Doğrudur, geçmişin 'karanlık' eylemlerine katılanlar sonradan milletvekili, bakan, Emniyet müdürü, vali, gazete veya ajans patronu, hatta BM örgütünde görev sahibi oldular. O tür eylemlerin böyle 'mükâfatlandırıcı' bir rolü var.
6-7 Eylül olayını bu gözle irdeleyelim isterseniz.
İstanbul'daki azınlıklara ait mağaza ve evlerin yağmalandığı 6-7 Eylül 1955 olayları, “Atatürk'ün Selanik'teki evi bombalandı” haberi üzerine çıkmıştı. Eve bomba koyan Oktay Engin bir provokatördü, Yunanistan'dan kaçırıldı. Engin sonradan Emniyet müdürü ve vali oldu.

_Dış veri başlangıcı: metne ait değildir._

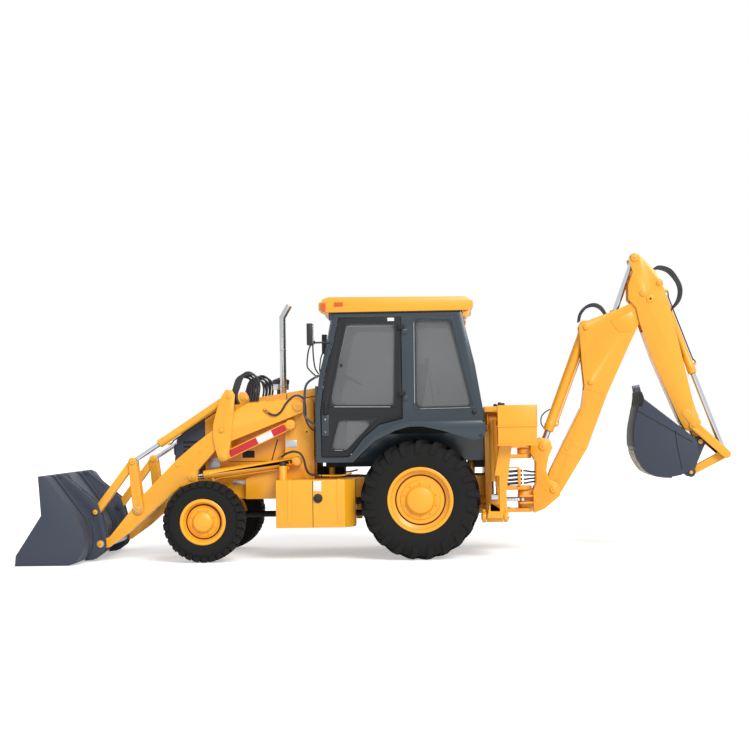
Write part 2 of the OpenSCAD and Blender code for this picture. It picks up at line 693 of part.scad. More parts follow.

Yalan olay üzerine oturan çarpıtılmış haberi Atina'da Anadolu Ajansı'nı temsil eden Sara Korle yazmıştı. Korle, sonradan, “O zamanlar her nedense bazı gazeteler büyük manşetlerle verdi” diye anlatacaktı olaydaki kendi rolünü. Sara Korle, BM'de protokol müdürü yapılan eşiyle birlikte New York'a yerleşti sonradan.
“Bazı gazeteler” dediği tek bir gazeteydi aslında: İstanbul Ekspres... Olmayan kâğıt bulunmuş, rahvan çalışan makineler coşmuştu. Yüzbinlerce “Ata'nın evine bomba” manşetli gazete o gün İstanbul'u birbirine katmaya yetti. İstanbul Ekspres'in patronu Mithat Perin AP'den milletvekili oldu; yazı işleri müdürü Gökşin Sipahioğlu ise Paris'te SİPA adlı bir uluslararası ajans kurdu.
Mithat Perin sonraları “Ben masumum” dese de 1962 yılında MİT Müsteşarı Fuat Doğu'ya gönderdiği mektupta, “25 seneyi bulan gazetecilik hayatımda açık veya gizli hiçbir faaliyetten geri durmadığımı herkesten evvel servisin bildiği kanaatindeyim” diye yazmıştı.
6-7 Eylül olayında İstanbul Ekspres'i yayan ve kalabalıklar önüne çıkarak ayran kabartıcı konuşmalar yapanlar “Kıbrıs Türk'tür Derneği” yöneticileriydi. Derneğin 2. başkanı Kıbrıslı olmayan tanıdık bir isimdi: Orhan Birgit. Olaydaki rolleri yüzünden yargılananlar arasında o da yer aldı.
Neden durduk yere bana kendisini hatırlattı acaba?